Tal questão chega ao campo jurídico pela demanda popular, desconfigurando o que alguns denominam de ativismo judicial, já que a Suprema Corte do país foi instigada a tratar do tema após essa mobilização social. O direito foi provocado pela população que sem amparo algum precisou recorrer ao campo jurídico, tendo em vista que a questão é negligenciada no âmbito legislativo, obrigando sua migração para o Judiciário, o que foi denominado por Antoine Garapon de magistratura do sujeito, pois busca-se o direito mediante a crise da representação política, a qual mostrou-se como causa para a omissão legislativa sobre pautas de minorias. A efetivação de direitos existentes no espaço dos possíveis, mas destinados a grupos marginalizados, tem sido algo infactível no Brasil atual, e a mobilização do STF para debater acerca do reconhecimento de direitos à união homoafetiva é um retrato dessa tentativa do campo social em afirmar o que é dado pela própria Constituição Federal como espaço dos possíveis.   

No entanto, isso não se dá de maneira natural, uma vez que grupos contrários, movidos pelo habitus heterossexual buscam a perpetuação de seus costumes, e sendo assim se posicionam de forma contrária a equiparação de união heteronormativa a uma homoafetiva, grupos esses que até então tinham seus interesses assegurados inclusive pela perspectiva jurídica, tendo em vista que durante muito tempo possuíram o direito de dizer o direito, e assim o fizeram. Como consequência, seus ideais foram aqueles que ditaram as normas, isso, de certo modo, até justifica a dificuldade de pautas como essa chegarem as instâncias legislativas, pois são ignoradas pela maioria dos parlamentares que se encontram dentro desse habitus homofóbico, o qual se recusa a assegurar direitos para a comunidade homossexual, se pautando, principalmente, no artigo 226 o qual estabelece a união estável, como relação entre homem e mulher. Argumentando contra isso, o ministro Ayres Britto, mostra que o expresso no artigo o está, justamente, para combater esse ideário patriarcal que desigualava o homem e a mulher dentro do relacionamento, a redação foi realizada com o intuito de proteger a autonomia da mulher dentro da relação, evidenciando que ambas as partes estariam em caráter de igualdade. Tendo isso em vista, é inviável pautar-se nesse argumento para vedar a constituição de união estável entre pessoas do mesmo gênero. 

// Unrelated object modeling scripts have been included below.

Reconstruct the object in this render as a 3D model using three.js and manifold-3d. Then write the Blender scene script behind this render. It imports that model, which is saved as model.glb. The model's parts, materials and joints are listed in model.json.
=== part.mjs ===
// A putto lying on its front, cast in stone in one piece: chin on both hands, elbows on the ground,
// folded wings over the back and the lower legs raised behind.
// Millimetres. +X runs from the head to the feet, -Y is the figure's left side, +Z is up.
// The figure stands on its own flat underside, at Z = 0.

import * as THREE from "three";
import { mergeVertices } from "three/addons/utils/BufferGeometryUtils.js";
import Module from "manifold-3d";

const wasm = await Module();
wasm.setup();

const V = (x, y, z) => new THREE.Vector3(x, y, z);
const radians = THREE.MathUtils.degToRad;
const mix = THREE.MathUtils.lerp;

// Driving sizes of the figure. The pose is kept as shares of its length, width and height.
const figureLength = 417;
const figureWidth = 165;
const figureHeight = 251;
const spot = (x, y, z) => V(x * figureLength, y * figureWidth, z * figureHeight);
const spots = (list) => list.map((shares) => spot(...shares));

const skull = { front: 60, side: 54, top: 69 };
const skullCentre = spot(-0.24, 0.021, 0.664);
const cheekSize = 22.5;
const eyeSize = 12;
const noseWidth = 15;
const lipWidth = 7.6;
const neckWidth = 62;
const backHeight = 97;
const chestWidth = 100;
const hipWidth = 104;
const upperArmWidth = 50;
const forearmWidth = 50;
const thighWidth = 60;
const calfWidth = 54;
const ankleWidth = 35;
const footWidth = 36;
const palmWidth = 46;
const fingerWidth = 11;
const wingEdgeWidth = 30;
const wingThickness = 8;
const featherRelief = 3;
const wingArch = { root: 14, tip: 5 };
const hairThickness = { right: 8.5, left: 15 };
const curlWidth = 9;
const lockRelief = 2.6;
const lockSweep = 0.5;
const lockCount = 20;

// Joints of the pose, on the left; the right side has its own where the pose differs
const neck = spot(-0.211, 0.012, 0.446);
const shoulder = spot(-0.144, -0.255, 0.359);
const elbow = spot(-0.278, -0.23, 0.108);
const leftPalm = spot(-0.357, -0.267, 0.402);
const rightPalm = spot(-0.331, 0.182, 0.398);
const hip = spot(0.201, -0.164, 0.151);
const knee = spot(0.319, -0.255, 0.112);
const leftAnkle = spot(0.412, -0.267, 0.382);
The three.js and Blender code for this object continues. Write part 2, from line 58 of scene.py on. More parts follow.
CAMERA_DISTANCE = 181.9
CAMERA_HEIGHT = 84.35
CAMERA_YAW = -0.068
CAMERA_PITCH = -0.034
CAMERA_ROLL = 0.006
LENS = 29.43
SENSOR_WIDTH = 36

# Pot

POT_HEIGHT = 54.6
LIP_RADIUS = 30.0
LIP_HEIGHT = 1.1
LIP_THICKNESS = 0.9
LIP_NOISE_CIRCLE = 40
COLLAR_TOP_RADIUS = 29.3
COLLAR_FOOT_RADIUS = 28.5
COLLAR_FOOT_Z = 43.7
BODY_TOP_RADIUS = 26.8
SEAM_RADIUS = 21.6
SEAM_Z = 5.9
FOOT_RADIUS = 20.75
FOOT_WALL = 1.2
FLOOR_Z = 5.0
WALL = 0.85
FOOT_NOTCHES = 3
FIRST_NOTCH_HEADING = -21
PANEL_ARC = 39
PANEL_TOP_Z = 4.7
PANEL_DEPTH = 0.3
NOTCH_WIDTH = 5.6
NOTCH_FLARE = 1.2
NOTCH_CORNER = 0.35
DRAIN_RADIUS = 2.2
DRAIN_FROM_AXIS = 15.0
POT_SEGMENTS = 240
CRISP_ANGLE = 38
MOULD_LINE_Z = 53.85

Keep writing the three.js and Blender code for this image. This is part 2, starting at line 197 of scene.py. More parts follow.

Tais fatos evidenciam que mesmo inseridos em um contexto majoritariamente averso a consagração de direitos para uniões homoafetivas, o STF entendeu que os direitos destinados a união heterossexual deveriam sim ser transpostos de modo equânime a união entre pessoas de mesmo sexo. Baseando a decisão na interpretação da Constituição Federal que veda o preconceito em seu artigo 3°, inciso IV, nos princípios da dignidade da pessoa humana (art.1°, inciso III), na liberdade sexual que constitui também a autonomia da vontade, na proteção da intimidade e da vida privada (art.5°, inciso X) e na interpretação que a definição de família não poderia ficar reduzida a casais heteros sob pena de violar os princípios supracitados, e entendendo que o todos possuem o direito subjetivo de constituir uma família. A referida decisão protege o ideal democrático de respeito a pluralidade social, política e cultural e fornece previsão legal para que a democracia seja exercida pelos cidadãos de forma mais igualitária, já que essa parte da população que era discriminada e impedida de exercer direitos assegurados a casais heteros em questões fundantes como as previdenciárias, as relacionadas a moradia e saúde. Após a ADI, foi conseguida a equiparação de direitos a todas as formas de família, desse modo, é notável o avanço a um caminho para uma maior igualdade material entre esses grupos diversos, o que proporciona a aplicação, na realidade, de preceitos democráticos, pois é sabido que o poder econômico interfere na possibilidade de exercício da cidadania. 

Com isso, percebe-se que a ocorrência da ADI 4.277 exemplifica também, o conceito de historicização da norma, cunhado por Pierre Bordieu, mostrando que essas devem estar de acordo com a realidade atual, precisam estar equiparadas com o tempo histórico em que são aplicadas, não é possível que a legislação seja imutável frente a tantas lutas e mudanças existentes na sociedade, todo esse julgado demonstrou como expressões com sentido amplo e vago puderam ser aplicadas concretamente pelo tribunal, e direcionadas a sociedade atual, através da interpretação da Constituição pela Suprema Corte. 

Em suma, a decisão tomada pela concessão de direitos a união homoafetiva e sua caracterização como união estável, foi alcançada por conta da demanda popular, o judiciário foi instigado a atuar devido a movimentação do campo social que o mobilizou, reiterando direitos já previstos pela Constituição. Desse modo, o Judiciário atuou dentro de suas competências ao atender a população que o acionou por conta da omissão legislativa acerca do tema, desconfigurando o que alguns denominam de ativismo judicial (abuso da prerrogativa por parte do Judiciário), já que somente foi assegurado a comunidade LGBTQIA+ direitos que já se encontravam no espaço dos possíveis, uma vez que eram previstos para casais heteronormativos.